§ WHAT IS BEING ASKED:
Repeat each line of the material exactly.

§ DATA BLOCK:
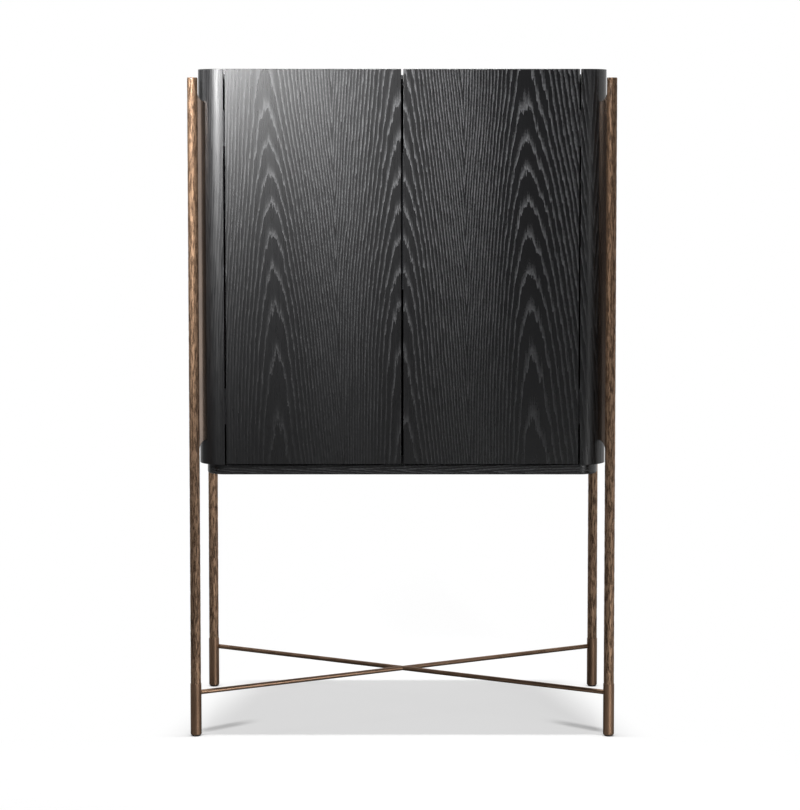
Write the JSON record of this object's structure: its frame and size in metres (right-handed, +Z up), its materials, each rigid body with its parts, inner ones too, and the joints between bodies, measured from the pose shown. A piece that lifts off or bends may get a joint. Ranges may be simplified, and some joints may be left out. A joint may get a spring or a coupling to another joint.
{
  "type": "bar cabinet",
  "caption": "Tall two-door bar cabinet in black stained ash on slim textured bronze legs, with a drop-down serving shelf and swinging support bracket inside the right door.",
  "frame": {"origin": "on the floor below the middle of the cabinet", "axes": "+Z up, front and doors face -Y, +X to the right of someone who stands in front of it"},
  "size_m": [1.001, 0.492, 1.5705],
  "materials": {
    "stained_ash": "black stained ash, open grain, satin",
    "inner_ash": "black stained ash, plain satin lacquer",
    "rough_bronze": "aged bronze with a rough bark-like texture",
    "smooth_bronze": "aged bronze, smooth satin",
    "dark_steel": "black painted steel, satin",
    "mirror_glass": "smoked mirror",
    "nylon": "black nylon"
  },
  "bodies": {
    "root": {"leg_front_left": "rough_bronze", "leg_front_right": "rough_bronze", "leg_rear_left": "rough_bronze", "leg_rear_right": "rough_bronze", "foot_front_left": "smooth_bronze", "foot_front_right": "smooth_bronze", "foot_rear_left": "smooth_bronze", "foot_rear_right": "smooth_bronze", "glide_front_left": "nylon", "glide_front_right": "nylon", "glide_rear_left": "nylon", "glide_rear_right": "nylon", "leg_bracket_front_left": "smooth_bronze", "leg_bracket_front_right": "smooth_bronze", "leg_bracket_rear_left": "smooth_bronze", "leg_bracket_rear_right": "smooth_bronze", "stretcher_long": "smooth_bronze", "stretcher_half_front": "smooth_bronze", "stretcher_half_rear": "smooth_bronze", "corner_post_front_left": "stained_ash", "corner_post_front_right": "stained_ash", "corner_post_rear_left": "stained_ash", "corner_post_rear_right": "stained_ash", "side_panel_left": "stained_ash", "side_panel_right": "stained_ash", "back_panel": "stained_ash", "base_slab": "stained_ash", "top_panel": "stained_ash", "floor_panel": "inner_ash", "inner_side_left": "inner_ash", "inner_side_right": "inner_ash", "middle_shelf": "inner_ash", "upper_shelf": "inner_ash", "mirror_panel": "mirror_glass", "stemware_rack": "smooth_bronze", "bottle_cradle": "inner_ash", "hinge_post_leaf_lower_left": "dark_steel", "hinge_post_leaf_upper_left": "dark_steel", "hinge_post_leaf_lower_right": "dark_steel", "hinge_post_leaf_upper_right": "dark_steel", "catch_magnet_left": "dark_steel", "catch_magnet_right": "dark_steel"},
    "door_left": {"door_left": "stained_ash", "hinge_door_leaf_lower_left": "dark_steel", "hinge_door_leaf_upper_left": "dark_steel", "catch_strike_left": "dark_steel"},
    "door_right": {"door_right": "stained_ash", "hinge_door_leaf_lower_right": "dark_steel", "hinge_door_leaf_upper_right": "dark_steel", "catch_strike_right": "dark_steel", "shelf_ledge": "stained_ash", "shelf_hinge_fixed_leaf": "smooth_bronze", "shelf_hinge_pin": "smooth_bronze", "shelf_keeper": "dark_steel", "gate_plate": "smooth_bronze", "gate_pin": "dark_steel"},
    "fold_shelf": {"fold_shelf": "stained_ash", "shelf_hinge_moving_leaf": "smooth_bronze"},
    "gate_bracket": {"gate_bracket": "smooth_bronze"}
  },
  "joints": [
    {"name": "door_left_swing", "type": "hinge", "parent": "root", "child": "door_left", "pos_m": [-0.4153, -0.2232, 1.1], "axis": [0, 0, -1], "range_deg": [0, 110]},
    {"name": "door_right_swing", "type": "hinge", "parent": "root", "child": "door_right", "pos_m": [0.4153, -0.2232, 1.1], "axis": [0, 0, 1], "range_deg": [0, 110]},
    {"name": "shelf_fold", "type": "hinge", "parent": "door_right", "child": "fold_shelf", "pos_m": [0.215, -0.178, 1.118], "axis": [-1, 0, 0], "range_deg": [0, 90]},
    {"name": "gate_swing", "type": "hinge", "parent": "door_right", "child": "gate_bracket", "pos_m": [0.2898, -0.194, 1.0565], "axis": [0, 0, -1], "range_deg": [0, 90]}
  ]
}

§ FINISHED ANSWER:
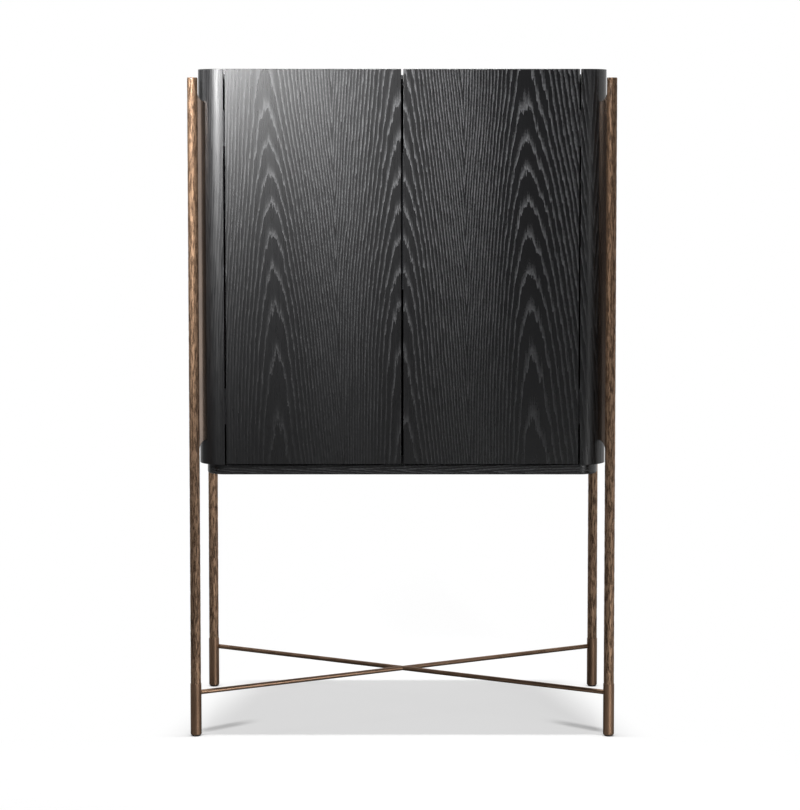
Write the JSON record of this object's structure: its frame and size in metres (right-handed, +Z up), its materials, each rigid body with its parts, inner ones too, and the joints between bodies, measured from the pose shown. A piece that lifts off or bends may get a joint. Ranges may be simplified, and some joints may be left out. A joint may get a spring or a coupling to another joint.
{
  "type": "bar cabinet",
  "caption": "Tall two-door bar cabinet in black stained ash on slim textured bronze legs, with a drop-down serving shelf and swinging support bracket inside the right door.",
  "frame": {"origin": "on the floor below the middle of the cabinet", "axes": "+Z up, front and doors face -Y, +X to the right of someone who stands in front of it"},
  "size_m": [1.001, 0.492, 1.5705],
  "materials": {
    "stained_ash": "black stained ash, open grain, satin",
    "inner_ash": "black stained ash, plain satin lacquer",
    "rough_bronze": "aged bronze with a rough bark-like texture",
    "smooth_bronze": "aged bronze, smooth satin",
    "dark_steel": "black painted steel, satin",
    "mirror_glass": "smoked mirror",
    "nylon": "black nylon"
  },
  "bodies": {
    "root": {"leg_front_left": "rough_bronze", "leg_front_right": "rough_bronze", "leg_rear_left": "rough_bronze", "leg_rear_right": "rough_bronze", "foot_front_left": "smooth_bronze", "foot_front_right": "smooth_bronze", "foot_rear_left": "smooth_bronze", "foot_rear_right": "smooth_bronze", "glide_front_left": "nylon", "glide_front_right": "nylon", "glide_rear_left": "nylon", "glide_rear_right": "nylon", "leg_bracket_front_left": "smooth_bronze", "leg_bracket_front_right": "smooth_bronze", "leg_bracket_rear_left": "smooth_bronze", "leg_bracket_rear_right": "smooth_bronze", "stretcher_long": "smooth_bronze", "stretcher_half_front": "smooth_bronze", "stretcher_half_rear": "smooth_bronze", "corner_post_front_left": "stained_ash", "corner_post_front_right": "stained_ash", "corner_post_rear_left": "stained_ash", "corner_post_rear_right": "stained_ash", "side_panel_left": "stained_ash", "side_panel_right": "stained_ash", "back_panel": "stained_ash", "base_slab": "stained_ash", "top_panel": "stained_ash", "floor_panel": "inner_ash", "inner_side_left": "inner_ash", "inner_side_right": "inner_ash", "middle_shelf": "inner_ash", "upper_shelf": "inner_ash", "mirror_panel": "mirror_glass", "stemware_rack": "smooth_bronze", "bottle_cradle": "inner_ash", "hinge_post_leaf_lower_left": "dark_steel", "hinge_post_leaf_upper_left": "dark_steel", "hinge_post_leaf_lower_right": "dark_steel", "hinge_post_leaf_upper_right": "dark_steel", "catch_magnet_left": "dark_steel", "catch_magnet_right": "dark_steel"},
    "door_left": {"door_left": "stained_ash", "hinge_door_leaf_lower_left": "dark_steel", "hinge_door_leaf_upper_left": "dark_steel", "catch_strike_left": "dark_steel"},
    "door_right": {"door_right": "stained_ash", "hinge_door_leaf_lower_right": "dark_steel", "hinge_door_leaf_upper_right": "dark_steel", "catch_strike_right": "dark_steel", "shelf_ledge": "stained_ash", "shelf_hinge_fixed_leaf": "smooth_bronze", "shelf_hinge_pin": "smooth_bronze", "shelf_keeper": "dark_steel", "gate_plate": "smooth_bronze", "gate_pin": "dark_steel"},
    "fold_shelf": {"fold_shelf": "stained_ash", "shelf_hinge_moving_leaf": "smooth_bronze"},
    "gate_bracket": {"gate_bracket": "smooth_bronze"}
  },
  "joints": [
    {"name": "door_left_swing", "type": "hinge", "parent": "root", "child": "door_left", "pos_m": [-0.4153, -0.2232, 1.1], "axis": [0, 0, -1], "range_deg": [0, 110]},
    {"name": "door_right_swing", "type": "hinge", "parent": "root", "child": "door_right", "pos_m": [0.4153, -0.2232, 1.1], "axis": [0, 0, 1], "range_deg": [0, 110]},
    {"name": "shelf_fold", "type": "hinge", "parent": "door_right", "child": "fold_shelf", "pos_m": [0.215, -0.178, 1.118], "axis": [-1, 0, 0], "range_deg": [0, 90]},
    {"name": "gate_swing", "type": "hinge", "parent": "door_right", "child": "gate_bracket", "pos_m": [0.2898, -0.194, 1.0565], "axis": [0, 0, -1], "range_deg": [0, 90]}
  ]
}